J’assistais assidûment au cours de philosophie dispensé par François Chatelet. En marxiste militant, ce sémillant professeur avait, à l’évidence, porté son choix sur un cours qui impliquait l’engagement et qu’il avait intitulé ’’De l’histoire à la philosophie de l’histoire’’ ; inauguré par la pensée d’Augustin et de Julien d’Eclane, il culminait avec Hegel, le devenir, Marx et Engels. J’étais étonné d’y retrouver, tout aussi assidûment Abdelkader, les autres ’’arabisants’’ n’ayant pas l’habitude de s’intéresser à d’autres disciplines que celles de leur cursus. Mais la curiosité foncière de son esprit ne tarda pas à m’expliquer l’attrait qu’exerçait sur lui l’acquisition du savoir. Nos rencontres devinrent fréquentes, régulières, tant je fus séduit par l’acuité de ses analyses, son penchant pour l’équilibre et la modération et aussi, surtout, par la justesse de ses jugements. Qualités qui, avec l’âge, ne cessèrent de s’affirmer et que lui reconnaissent tous ses collègues, à l’université.
Nos discussions, d’ordre philosophique et historique, prolongeaient souvent les idées agitées par le cours ; mais elles ne manquaient pas de dériver obligatoirement pour aborder les préoccupations du moment, échanger des nouvelles tour à tour affligeantes ou réjouissantes, quotidiennement actualisées.
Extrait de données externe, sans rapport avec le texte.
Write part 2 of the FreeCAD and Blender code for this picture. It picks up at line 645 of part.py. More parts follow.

Nouvelles dont il devint quémandeur lorsque je lui appris que dans le cadre de notre ’’comité’ d’élèves et d’étudiants, constitué depuis le déclenchement des ’’évènements’’, j’assurais une fonction de pigiste au journal As-Sabah ; et qu’à ce titre, j’assistais tous les jours ouvrables, en fin d’après-midi, à la conférence de l’attaché de presse, au siège de la Résidence, celui qu’occupe encore présentement, au centre de Tunis, l’ambassade de France. Le soir, je joignais l’imprimerie du journal ’’La Presse’’, où était typographié As-Asabah pour traduire en arabe, ’’sur le marbre’’, les informations recueillies ; j’y retrouvais des journalistes chevronnés, les regrettés Taoufik Boughdir et Hassen Abbès, dont la prévenance m’avait beaucoup aidé, ainsi que notre rédacteur en chef, le regretté Hédi Labidi, remplacé après son arrestation par Habib Chatti.
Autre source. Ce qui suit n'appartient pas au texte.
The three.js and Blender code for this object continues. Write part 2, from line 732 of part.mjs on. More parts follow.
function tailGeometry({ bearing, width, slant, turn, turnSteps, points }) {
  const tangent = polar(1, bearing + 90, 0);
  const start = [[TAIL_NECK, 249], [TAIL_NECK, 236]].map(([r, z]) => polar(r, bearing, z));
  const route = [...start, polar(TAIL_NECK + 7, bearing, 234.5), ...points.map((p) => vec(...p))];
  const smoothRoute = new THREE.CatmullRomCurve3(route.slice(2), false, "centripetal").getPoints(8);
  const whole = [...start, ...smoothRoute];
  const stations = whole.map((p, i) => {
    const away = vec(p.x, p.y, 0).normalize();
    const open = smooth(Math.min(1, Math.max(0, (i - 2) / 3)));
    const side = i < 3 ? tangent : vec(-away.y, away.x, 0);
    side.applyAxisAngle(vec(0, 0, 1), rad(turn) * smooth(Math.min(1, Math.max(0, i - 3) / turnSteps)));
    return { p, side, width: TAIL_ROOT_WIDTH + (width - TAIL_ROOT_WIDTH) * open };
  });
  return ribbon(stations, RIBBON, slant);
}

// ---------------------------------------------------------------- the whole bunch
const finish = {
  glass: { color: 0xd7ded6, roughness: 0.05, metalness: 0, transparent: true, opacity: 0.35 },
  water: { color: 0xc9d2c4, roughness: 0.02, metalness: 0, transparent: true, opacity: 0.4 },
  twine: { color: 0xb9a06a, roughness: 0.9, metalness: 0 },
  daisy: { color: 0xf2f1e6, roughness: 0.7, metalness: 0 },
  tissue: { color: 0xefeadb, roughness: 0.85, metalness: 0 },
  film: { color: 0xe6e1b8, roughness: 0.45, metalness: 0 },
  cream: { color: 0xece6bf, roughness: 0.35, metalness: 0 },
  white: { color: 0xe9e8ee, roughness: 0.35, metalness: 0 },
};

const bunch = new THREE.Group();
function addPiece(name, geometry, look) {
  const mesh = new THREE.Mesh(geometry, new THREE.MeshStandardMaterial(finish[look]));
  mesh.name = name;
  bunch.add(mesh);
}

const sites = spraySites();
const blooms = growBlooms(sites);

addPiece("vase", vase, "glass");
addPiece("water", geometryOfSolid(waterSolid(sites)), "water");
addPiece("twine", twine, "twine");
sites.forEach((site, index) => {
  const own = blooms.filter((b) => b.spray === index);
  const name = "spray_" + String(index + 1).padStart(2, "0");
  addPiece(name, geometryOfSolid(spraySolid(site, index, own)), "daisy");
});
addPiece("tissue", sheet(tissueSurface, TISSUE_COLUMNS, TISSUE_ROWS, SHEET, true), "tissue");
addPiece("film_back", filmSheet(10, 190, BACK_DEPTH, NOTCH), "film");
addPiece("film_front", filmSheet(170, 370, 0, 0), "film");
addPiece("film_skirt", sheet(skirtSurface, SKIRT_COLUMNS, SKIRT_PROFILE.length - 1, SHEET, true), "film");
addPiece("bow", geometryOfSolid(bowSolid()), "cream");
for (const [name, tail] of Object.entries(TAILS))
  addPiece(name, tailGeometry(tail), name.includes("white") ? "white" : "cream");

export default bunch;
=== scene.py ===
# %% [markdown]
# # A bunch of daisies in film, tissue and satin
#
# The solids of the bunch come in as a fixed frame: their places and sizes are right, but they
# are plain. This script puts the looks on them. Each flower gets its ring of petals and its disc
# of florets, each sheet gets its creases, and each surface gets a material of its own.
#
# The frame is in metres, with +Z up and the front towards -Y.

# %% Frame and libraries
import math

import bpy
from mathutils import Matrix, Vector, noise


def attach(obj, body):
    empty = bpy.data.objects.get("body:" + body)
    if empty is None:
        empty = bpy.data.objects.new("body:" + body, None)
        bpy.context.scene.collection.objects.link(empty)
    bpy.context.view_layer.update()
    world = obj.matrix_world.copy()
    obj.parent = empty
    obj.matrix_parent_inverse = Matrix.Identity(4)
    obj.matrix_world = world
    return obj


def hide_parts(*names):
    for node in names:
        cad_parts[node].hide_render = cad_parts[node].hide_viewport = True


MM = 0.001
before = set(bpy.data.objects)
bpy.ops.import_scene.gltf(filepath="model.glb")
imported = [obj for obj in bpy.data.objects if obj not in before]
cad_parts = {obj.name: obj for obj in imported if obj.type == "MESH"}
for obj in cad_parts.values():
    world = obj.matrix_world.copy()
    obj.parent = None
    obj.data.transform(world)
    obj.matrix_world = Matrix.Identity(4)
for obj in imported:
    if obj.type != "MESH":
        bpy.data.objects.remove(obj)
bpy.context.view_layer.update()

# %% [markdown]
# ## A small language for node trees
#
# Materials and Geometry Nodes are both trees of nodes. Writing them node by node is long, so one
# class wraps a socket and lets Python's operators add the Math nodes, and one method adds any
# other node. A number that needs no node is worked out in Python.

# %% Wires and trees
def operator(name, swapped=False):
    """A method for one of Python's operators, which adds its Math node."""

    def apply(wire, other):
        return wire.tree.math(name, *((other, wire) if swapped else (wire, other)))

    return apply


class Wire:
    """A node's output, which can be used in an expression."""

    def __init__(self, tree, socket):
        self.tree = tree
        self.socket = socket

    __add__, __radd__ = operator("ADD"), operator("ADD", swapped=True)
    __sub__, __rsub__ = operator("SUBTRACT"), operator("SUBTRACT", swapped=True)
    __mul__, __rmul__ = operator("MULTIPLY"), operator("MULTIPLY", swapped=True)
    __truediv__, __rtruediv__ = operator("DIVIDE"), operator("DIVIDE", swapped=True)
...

Vers le milieu de l’année universitaire une démarche commune contribua au resserrement de mon amitié avec Abdelkader. Le directeur de l’Institut, M. Marthelot si je ne me trompe, insistait insidieusement pour que les étudiants tunisiens adhèrent, à l’instar de leurs condisciples français, à l’AGET, l’antenne locale de l’UNEF, l’Union des étudiants de France ; sachant pertinemment que notre ’’comité’’ clandestin préparait activement, à Tunis, sa participation au congrès constitutif du syndicat d’étudiants qui devait porter l’appellation de l’UGET, et que les étudiants tunisiens inscrits aux universités de France avaient décidé d’organiser à Paris, au mois de juillet. Pour déjouer la manœuvre, en accord avec Abdelkader, nous avions proposé en réponse, en nous prévalant de notre identité tunisienne, de fonder une association d’étudiants légale, apolitique, avec un comité directeur comprenant notamment les regrettées Manoubia El Amri et Zakia Harmel, toutes deux communistes. Abdelkader Mehiri accepta la présidence de cette ’’Association des Etudiants Tunisiens’’ (l’AET). Ainsi fut créée cette vitrine légale de l’UGET qui, grâce à Abdelkader, représenta dignement les étudiants tunisiens de l’Institut des Hautes Etudes auprès de la Direction de l’Instruction publique de M. Lucien Paye.
Je n’ai pu me rappeler à quelle date l’AET cessa d’exister ; en tout cas bien après le deuxième congrès de l’UGET, organisé clandestinement à Tunis dans les locaux de l’Union Générale des Agriculteurs de Brahim Abdellah.